David: Good point. So there are a lot of factors that could weigh in depending on one's situation. For example, if you have never taught a single class before, and you're hoping to land a job at any kind of school, then summer teaching before the job market is the way to get a class on your CV, bolster whatever AOC is associated with that, and also give you some experiential insights into teaching that you can use well when you're actually interviewing (so you "know what you're talking about"). So this would be a case where teaching is a significant factor for the job market, and there are other ways too, in which the case could be made, that teaching that summer course would be a good job market move. But, then, how does teaching interfere with preparing your job market materials? In my previous posts, I don't think I mentioned that much of the issue of the time preparing these materials. Here is my view. If you enter the beginning of the summer before your first job market, and you have (1) no draft of a writing sample,(2) no drafts of any job market materials, (3) no good set of advisers to help get you through that, then job market preparation will take you a good deal of time. If you teach that summer, you might not be able to get much work done on say an article you're going to send for publication later but is not your writing sample.

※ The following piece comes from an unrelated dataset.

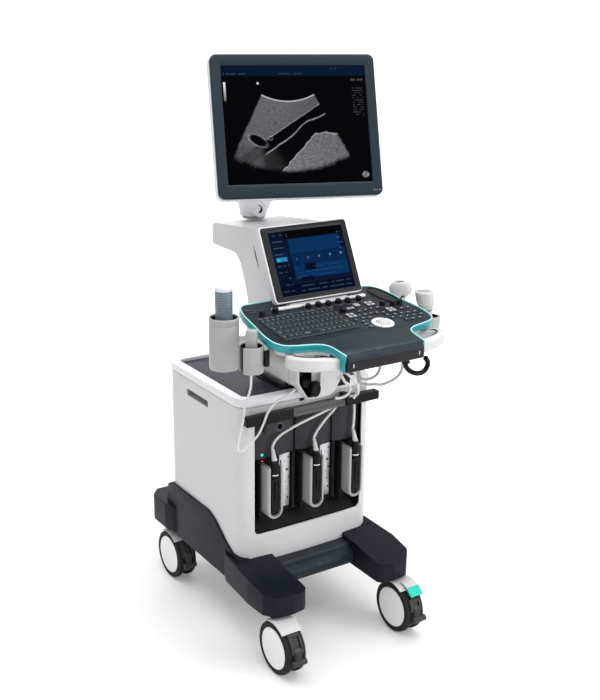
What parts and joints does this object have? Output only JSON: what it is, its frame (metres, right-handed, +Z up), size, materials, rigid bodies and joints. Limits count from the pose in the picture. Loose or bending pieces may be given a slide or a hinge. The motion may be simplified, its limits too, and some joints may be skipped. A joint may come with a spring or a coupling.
{
  "type": "ultrasound machine",
  "caption": "Mobile diagnostic ultrasound cart with swivel casters, connector bay, lifting control console, touch panel and a jointed monitor arm.",
  "frame": {"origin": "on the floor, under the middle of the machine's outline seen from above", "axes": "+Z up, -Y towards the operator, +X to the operator's right"},
  "size_m": [0.616, 0.85, 1.5374],
  "materials": {
    "navy": "satin moulded plastic",
    "slate": "fine-grained satin",
    "painted_steel": "black powder coat",
    "white_cover": "fine satin grain",
    "gloss_white": "gloss",
    "grey_plastic": "satin",
    "inlay_slate": "satin",
    "dark_plastic": "satin",
    "module_case": "satin",
    "supply_case": "brushed",
    "column_alloy": "anodised",
    "teal": "gloss",
    "bottle_blue": "soft squeeze plastic",
    "probe_white": "satin",
    "bezel_slate": "satin",
    "screen_glass": "gloss",
    "pedal_turquoise": "gloss",
    "tyre_rubber": "matte"
  },
  "bodies": {
    "cart": {"base_frame": "navy", "base_cross_bar": "slate", "belly_plate": "painted_steel", "cabinet_shell": "white_cover", "rear_panel": "grey_plastic", "top_rim": "gloss_white", "top_inlay": "inlay_slate", "connector_bay_liner": "dark_plastic", "connector_1": "grey_plastic", "connector_2": "grey_plastic", "connector_3": "grey_plastic", "cable_rail": "dark_plastic", "electronics_module": "module_case", "power_supply": "supply_case", "column_outer": "column_alloy"},
    "fan": {"fan_rotor": "dark_plastic"},
    "lift": {"column_inner": "column_alloy", "support_arm": "white_cover"},
    "lock_knob": {"arm_lock_knob": "dark_plastic"},
    "console": {"console_panel": "slate", "teal_trim": "teal", "console_shell": "white_cover", "bag_hook": "dark_plastic", "keyboard": "dark_plastic", "tower": "white_cover", "gel_cup": "white_cover", "probe_cup_left": "white_cover", "probe_cups_right": "white_cover"},
    "key": {"scan_key": "grey_plastic"},
    "ball": {"trackball": "gloss_white"},
    "bottle": {"gel_bottle": "bottle_blue"},
    "linear_probe": {"probe_linear": "probe_white"},
    "convex_probe": {"probe_convex": "probe_white"},
    "phased_probe": {"probe_phased": "probe_white"},
    "touch": {"touch_panel": "bezel_slate"},
    "screen_arm": {"monitor_arm": "gloss_white"},
    "tilt_head": {"monitor_tilt_head": "dark_plastic"},
    "monitor": {"monitor_shell": "gloss_white", "monitor_bezel": "bezel_slate", "monitor_screen": "screen_glass"},
    "pedal": {"brake_pedal": "pedal_turquoise"},
    "caster_front_left": {"caster_fork_front_left": "grey_plastic"},
    "wheels_front_left": {"wheel_pair_front_left": "tyre_rubber"},
    "caster_front_right": {"caster_fork_front_right": "grey_plastic"},
    "wheels_front_right": {"wheel_pair_front_right": "tyre_rubber"},
    "caster_rear_left": {"caster_fork_rear_left": "grey_plastic"},
    "wheels_rear_left": {"wheel_pair_rear_left": "tyre_rubber"},
    "caster_rear_right": {"caster_fork_rear_right": "grey_plastic"},
    "wheels_rear_right": {"wheel_pair_rear_right": "tyre_rubber"},
    "latch_1": {"connector_latch_1": "dark_plastic"},
    "latch_2": {"connector_latch_2": "dark_plastic"},
    "latch_3": {"connector_latch_3": "dark_plastic"},
    "dial_1": {"knob_1": "dark_plastic"},
    "dial_2": {"knob_2": "dark_plastic"},
    "dial_3": {"knob_3": "dark_plastic"},
    "dial_4": {"knob_4": "dark_plastic"},
    "dial_5": {"knob_5": "dark_plastic"},
    "dial_6": {"knob_6": "dark_plastic"},
    "dial_7": {"knob_7": "dark_plastic"},
    "dial_8": {"knob_8": "dark_plastic"}
  },
  "joints": [
    {"name": "caster_swivel_front_left", "type": "hinge", "parent": "cart", "child": "caster_front_left", "pos_m": [-0.1855, -0.242, 0.0716], "axis": [0, 0, 1], "continuous": true},
    {"name": "wheel_roll_front_left", "type": "hinge", "parent": "caster_front_left", "child": "wheels_front_left", "pos_m": [-0.1855, -0.275, 0.0716], "axis": [1, 0, 0], "continuous": true},
    {"name": "caster_swivel_front_right", "type": "hinge", "parent": "cart", "child": "caster_front_right", "pos_m": [0.1995, -0.242, 0.0716], "axis": [0, 0, 1], "continuous": true},
    {"name": "wheel_roll_front_right", "type": "hinge", "parent": "caster_front_right", "child": "wheels_front_right", "pos_m": [0.1995, -0.275, 0.0716], "axis": [1, 0, 0], "continuous": true},
    {"name": "caster_swivel_rear_left", "type": "hinge", "parent": "cart", "child": "caster_rear_left", "pos_m": [-0.1855, 0.354, 0.0716], "axis": [0, 0, 1], "continuous": true},
    {"name": "wheel_roll_rear_left", "type": "hinge", "parent": "caster_rear_left", "child": "wheels_rear_left", "pos_m": [-0.1855, 0.321, 0.0716], "axis": [1, 0, 0], "continuous": true},
    {"name": "caster_swivel_rear_right", "type": "hinge", "parent": "cart", "child": "caster_rear_right", "pos_m": [0.1995, 0.354, 0.0716], "axis": [0, 0, 1], "continuous": true},
    {"name": "wheel_roll_rear_right", "type": "hinge", "parent": "caster_rear_right", "child": "wheels_rear_right", "pos_m": [0.1995, 0.321, 0.0716], "axis": [1, 0, 0], "continuous": true},
    {"name": "brake_pedal_press", "type": "hinge", "parent": "caster_front_right", "child": "pedal", "pos_m": [0.1995, -0.295, 0.1487], "axis": [1, 0, 0], "range_deg": [0, 12], "stiffness_Nm_per_rad": 1},
    {"name": "console_lift", "type": "slide", "parent": "cart", "child": "lift", "axis": [0, 0, 1], "range_m": [0, 0.2]},
    {"name": "console_swivel", "type": "hinge", "parent": "lift", "child": "console", "pos_m": [0.007, -0.017, 0.8], "axis": [0, 0, 1], "range_deg": [-35, 35]},
    {"name": "arm_lock_turn", "type": "hinge", "parent": "lift", "child": "lock_knob", "pos_m": [-0.035, -0.146, 0.725], "axis": [0, -1, 0], "range_deg": [0, 90]},
    {"name": "touch_panel_tilt", "type": "hinge", "parent": "console", "child": "touch", "pos_m": [0.007, -0.131, 0.944], "axis": [1, 0, 0], "range_deg": [0, 25]},
    {"name": "monitor_arm_swivel", "type": "hinge", "parent": "console", "child": "screen_arm", "pos_m": [0.007, 0.188, 1.1], "axis": [0, 0, 1], "range_deg": [-66, 24]},
    {"name": "monitor_pan", "type": "hinge", "parent": "screen_arm", "child": "tilt_head", "pos_m": [0.04934, 0.07582, 1.34614], "axis": [0, 0, 1], "range_deg": [-20, 55]},
    {"name": "monitor_tilt", "type": "hinge", "parent": "tilt_head", "child": "monitor", "pos_m": [0.04141, 0.05317, 1.34614], "axis": [0.9438, -0.3305, 0], "range_deg": [-10, 15], "stiffness_Nm_per_rad": 150},
    {"name": "connector_latch_1_open", "type": "hinge", "parent": "cart", "child": "latch_1", "pos_m": [-0.109, -0.1155, 0.3685], "axis": [1, 0, 0], "range_deg": [0, 60], "stiffness_Nm_per_rad": 0.5},
    {"name": "connector_latch_2_open", "type": "hinge", "parent": "cart", "child": "latch_2", "pos_m": [0.023, -0.1155, 0.3685], "axis": [1, 0, 0], "range_deg": [0, 60], "stiffness_Nm_per_rad": 0.5},
    {"name": "connector_latch_3_open", "type": "hinge", "parent": "cart", "child": "latch_3", "pos_m": [0.149, -0.1155, 0.3685], "axis": [1, 0, 0], "range_deg": [0, 60], "stiffness_Nm_per_rad": 0.5},
    {"name": "gel_bottle_lift", "type": "slide", "parent": "console", "child": "bottle", "axis": [0, 0, 1], "range_m": [0, 0.1]},
    {"name": "linear_probe_lift", "type": "slide", "parent": "console", "child": "linear_probe", "axis": [0, 0, 1], "range_m": [0, 0.08]},
    {"name": "convex_probe_lift", "type": "slide", "parent": "console", "child": "convex_probe", "axis": [0, 0, 1], "range_m": [0, 0.08]},
    {"name": "phased_probe_lift", "type": "slide", "parent": "console", "child": "phased_probe", "axis": [0, 0, 1], "range_m": [0, 0.08]},
    {"name": "knob_1_turn", "type": "hinge", "parent": "console", "child": "dial_1", "pos_m": [-0.04, -0.156, 0.92825], "axis": [0, -0.1475, 0.9891], "continuous": true},
    {"name": "knob_2_turn", "type": "hinge", "parent": "console", "child": "dial_2", "pos_m": [-0.009, -0.154, 0.92854], "axis": [0, -0.1475, 0.9891], "continuous": true},
    {"name": "knob_3_turn", "type": "hinge", "parent": "console", "child": "dial_3", "pos_m": [0.02, -0.157, 0.9281], "axis": [0, -0.1475, 0.9891], "continuous": true},
    {"name": "knob_4_turn", "type": "hinge", "parent": "console", "child": "dial_4", "pos_m": [0.052, -0.155, 0.9284], "axis": [0, -0.1475, 0.9891], "continuous": true},
    {"name": "knob_5_turn", "type": "hinge", "parent": "console", "child": "dial_5", "pos_m": [0.079, -0.158, 0.92795], "axis": [0, -0.1475, 0.9891], "continuous": true},
    {"name": "knob_6_turn", "type": "hinge", "parent": "console", "child": "dial_6", "pos_m": [0.114, -0.157, 0.9281], "axis": [0, -0.1475, 0.9891], "continuous": true},
    {"name": "knob_7_turn", "type": "hinge", "parent": "console", "child": "dial_7", "pos_m": [0.03, -0.208, 0.92049], "axis": [0, -0.1475, 0.9891], "continuous": true},
    {"name": "knob_8_turn", "type": "hinge", "parent": "console", "child": "dial_8", "pos_m": [0.155, -0.206, 0.92079], "axis": [0, -0.1475, 0.9891], "continuous": true},
    {"name": "scan_key_press", "type": "slide", "parent": "console", "child": "key", "axis": [0, -0.1475, 0.9891], "range_m": [-0.0015, 0], "stiffness_N_per_m": 300},
    {"name": "trackball_roll", "type": "hinge", "parent": "console", "child": "ball", "pos_m": [0.089, -0.29582, 0.89931], "axis": [1, 0, 0], "continuous": true},
    {"name": "fan_spin", "type": "hinge", "parent": "cart", "child": "fan", "pos_m": [-0.088, 0.289, 0.52], "axis": [0, 1, 0], "continuous": true}
  ]
}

But I think the spirit of David's remark is that if you're really focusing on job market stuff, then both teaching and working on your dossier is the best use of your time that summer. Teaching will not eat up too much time for job market preparation even if it's your first time on the market. I think that such a summer would be a good use of time. At different parts of one's career, either before or after such a summer, summer teaching may not be the best thing, based on considerations I mentioned earlier. But I think David's suggestion is plausible.